Analysis of the influence of social networks on the electoral behaviour of people is based on the general assumption, that political communication which is important for voting decisions usually takes place in the small groups of intimates, characterized by high levels of interpersonal trust. Data of the post-election survey of Lithuanian population in 2012 allows a “modest” analysis of the impact of various characteristics of respondent’s social networks on their voting in the election to the Parliament. There were several hypotheses formulated based on the review of literature about the influence of social networks on political participation, which were empirically tested using self-reported data of respondents about members of their social network.
The survey data show that in Lithuania political discussions in personal networks of people are not widespread and usually involve only family members. Only a small part of people belongs to politically homogeneous networks, which means that most people have relatively few reinforcing political interactions in their close social environment. Analysis of the relation between characteristics of the respondents’ social networks and their voting revealed that people, who are isolated from social and political communication because they do not have anyone with whom they can discuss matters that are important for them or talk about politics, also people, who do not have political discussions in their networks, also people, who belong to networks, whose members do not support any political party, are less likely to vote in the election. Contrary, people with more politicized social networks, also people who have knowledgeable political discussants, are more likely to participate in elections.
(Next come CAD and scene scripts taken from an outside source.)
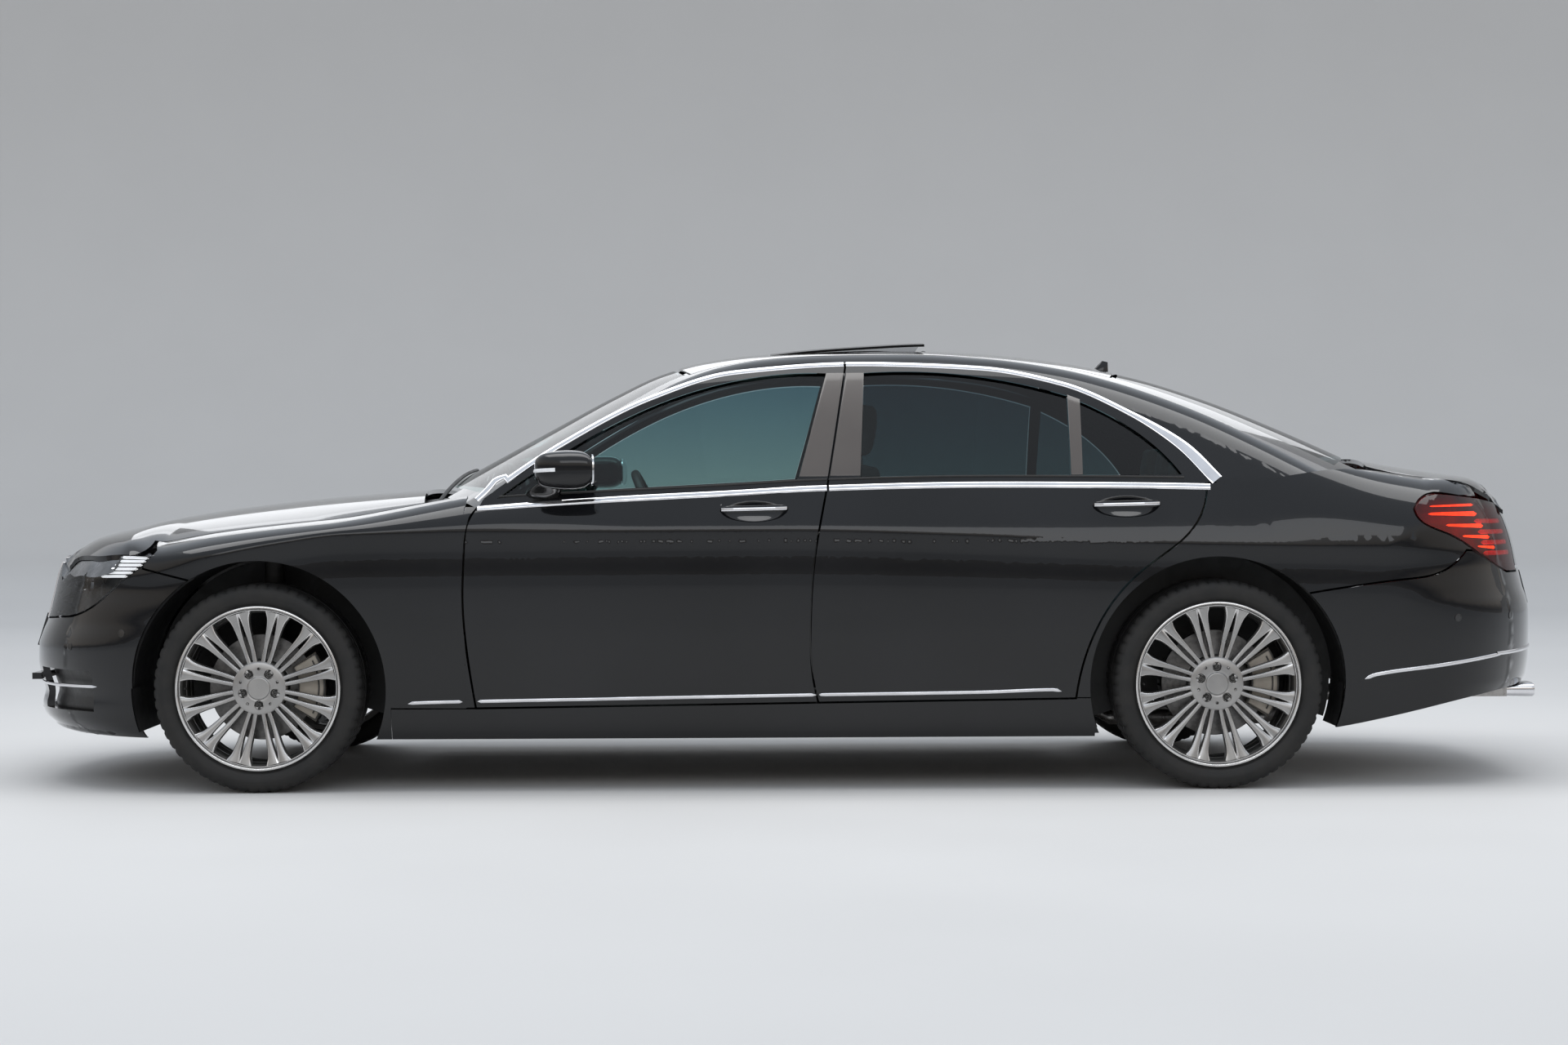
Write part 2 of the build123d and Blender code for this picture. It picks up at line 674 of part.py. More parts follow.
deck_xs = spread(1880, 2468, 13)
deck_sections = [[(y, boot_height(x, y)) for y in spread(-720, 720, 21)] for x in deck_xs]
deck = panel(stations_across(deck_xs), deck_sections, -14)
lid_back = kept(end_panel(tail_point, spread(690, 990, 13), 14, turn_to=0.55, columns=11),
                block(2300, 2700, -TAIL_LIGHT_INNER_Y, TAIL_LIGHT_INNER_Y, 721, 976))
boot_lid = kept(joined(kept(deck, plan_prism(straight((1800, -900), (2462, -900), (2462, 900), (1800, 900),
                                                      (1800, -900)))), lid_back), boot_prism(-HALF_GAP))
save(boot_lid, "boot_lid")

# cabin: one shell, split into roof, screens and body sides
CABIN_FOOT = 620
cabin_xs = spread(-1195, 2010, 21)
cabin_shell = cabin_panel(cabin_xs, CABIN_FOOT, FRAME_THICKNESS)
SUNROOF_FRONT = -45
SUNROOF_REAR = 500
SUNROOF_HALF = 430


def sunroof_prism(grow):
    corners = [(SUNROOF_FRONT, -SUNROOF_HALF), (SUNROOF_REAR, -SUNROOF_HALF), (SUNROOF_REAR, SUNROOF_HALF),
               (SUNROOF_FRONT, SUNROOF_HALF), (SUNROOF_FRONT, -SUNROOF_HALF)]
    return plan_prism(straight(*corners), grow, 1250, 1600)


roof_panel = without(kept(cabin_shell, roof_prism(-HALF_GAP)), sunroof_prism(0))
save(roof_panel, "roof_panel")

# the sunroof stands tilted, its rear edge raised
SUNROOF_RISE = 27
sunroof_slope = SUNROOF_RISE / (SUNROOF_REAR - SUNROOF_FRONT)
sunroof_xs = spread(SUNROOF_FRONT, SUNROOF_REAR, 7)
sunroof_sections = [[(y, roof_height(x, y) + sunroof_slope * (x - SUNROOF_FRONT))
                     for y in spread(-SUNROOF_HALF, SUNROOF_HALF, 9)] for x in sunroof_xs]
sunroof = kept(panel(stations_across(sunroof_xs), sunroof_sections, -8), sunroof_prism(-6))
save(sunroof, "sunroof_panel")


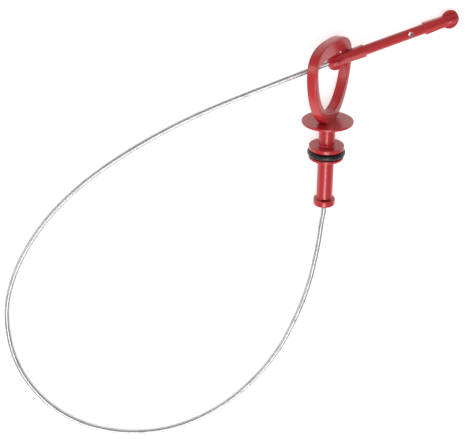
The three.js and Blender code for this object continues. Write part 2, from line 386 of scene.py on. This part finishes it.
def moulded_surface_group():
    """Faint flow marks, handling smudges and a fine grain for moulded plastic and rubber."""
    tree, given, out = new_group(
        "moulded_surface",
        [
            ("Colour", "NodeSocketColor", (0.5, 0.5, 0.5, 1)),
            ("Deep Colour", "NodeSocketColor", (0.3, 0.3, 0.3, 1)),
            ("Roughness Low", "NodeSocketFloat", 0.25),
            ("Roughness High", "NodeSocketFloat", 0.4),
            ("Grain Size", "NodeSocketFloat", 2500.0),
            ("Flow Size", "NodeSocketFloat", 90.0),
        ],
        [
            ("Colour", "NodeSocketColor"),
            ("Roughness", "NodeSocketFloat"),
            ("Height", "NodeSocketFloat"),
        ],
    )
    nodes, links = tree.nodes, tree.links
    place = nodes.new("ShaderNodeTexCoord")
    flow = nodes.new("ShaderNodeTexNoise")
    flow.inputs["Detail"].default_value = 3.0
    flow.inputs["Distortion"].default_value = 0.6
    grain = nodes.new("ShaderNodeTexNoise")
    grain.inputs["Detail"].default_value = 2.0
    smudge = nodes.new("ShaderNodeTexNoise")
    smudge.inputs["Scale"].default_value = 260.0
    smudge.inputs["Detail"].default_value = 5.0
    smudge.inputs["Roughness"].default_value = 0.65
    for texture in (flow, grain, smudge):
        links.new(place.outputs["Object"], texture.inputs["Vector"])
    links.new(given.outputs["Flow Size"], flow.inputs["Scale"])
    links.new(given.outputs["Grain Size"], grain.inputs["Scale"])
    tint = nodes.new("ShaderNodeMapRange")
    tint.inputs["From Min"].default_value = 0.35
    tint.inputs["From Max"].default_value = 0.7
    links.new(flow.outputs["Fac"], tint.inputs["Value"])
    mix = nodes.new("ShaderNodeMix")
    mix.data_type = "RGBA"
    links.new(tint.outputs["Result"], mix.inputs[0])
    links.new(given.outputs["Colour"], mix.inputs[6])
    links.new(given.outputs["Deep Colour"], mix.inputs[7])
    links.new(mix.outputs[2], out.inputs["Colour"])
    rough = nodes.new("ShaderNodeMapRange")
    rough.inputs["From Min"].default_value = 0.3
    rough.inputs["From Max"].default_value = 0.7
    links.new(smudge.outputs["Fac"], rough.inputs["Value"])
    links.new(given.outputs["Roughness Low"], rough.inputs["To Min"])
    links.new(given.outputs["Roughness High"], rough.inputs["To Max"])
    links.new(rough.outputs["Result"], out.inputs["Roughness"])
    height = nodes.new("ShaderNodeMath")
    height.operation = "MULTIPLY_ADD"
    height.inputs[1].default_value = 0.6
    links.new(grain.outputs["Fac"], height.inputs[0])
    links.new(flow.outputs["Fac"], height.inputs[2])
    links.new(height.outputs[0], out.inputs["Height"])
    return tree


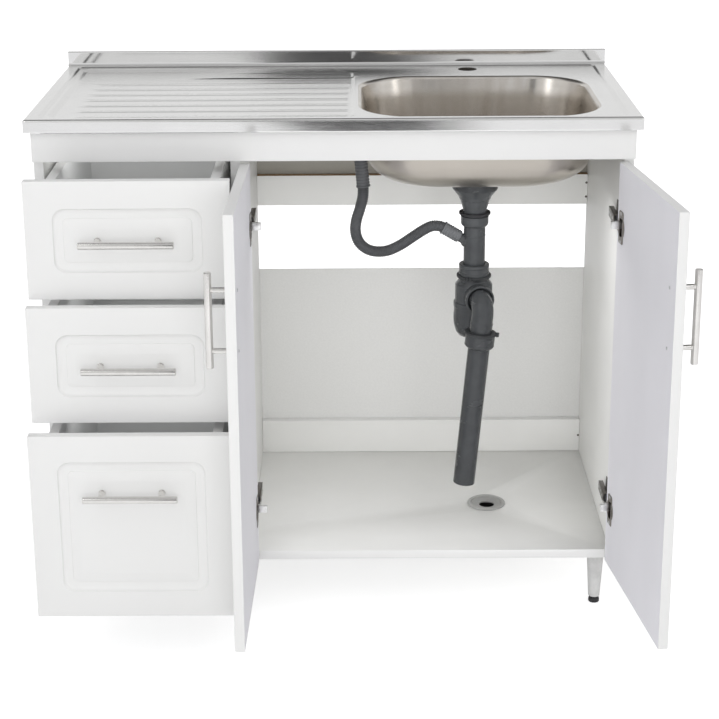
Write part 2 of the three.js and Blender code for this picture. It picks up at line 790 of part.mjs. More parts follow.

The political homogeneity of social networks has a positive effect on an early decision about the vote and stability of voting over elections. People who share political preferences with their family, friends, co-workers or neighbours, are more likely to make their voting decision a long time before the election. People with higher political homogeneity of their social network are more likely to be loyal voters of the same party than people, who are isolated from social and political communication, or people with politically heterogeneous networks.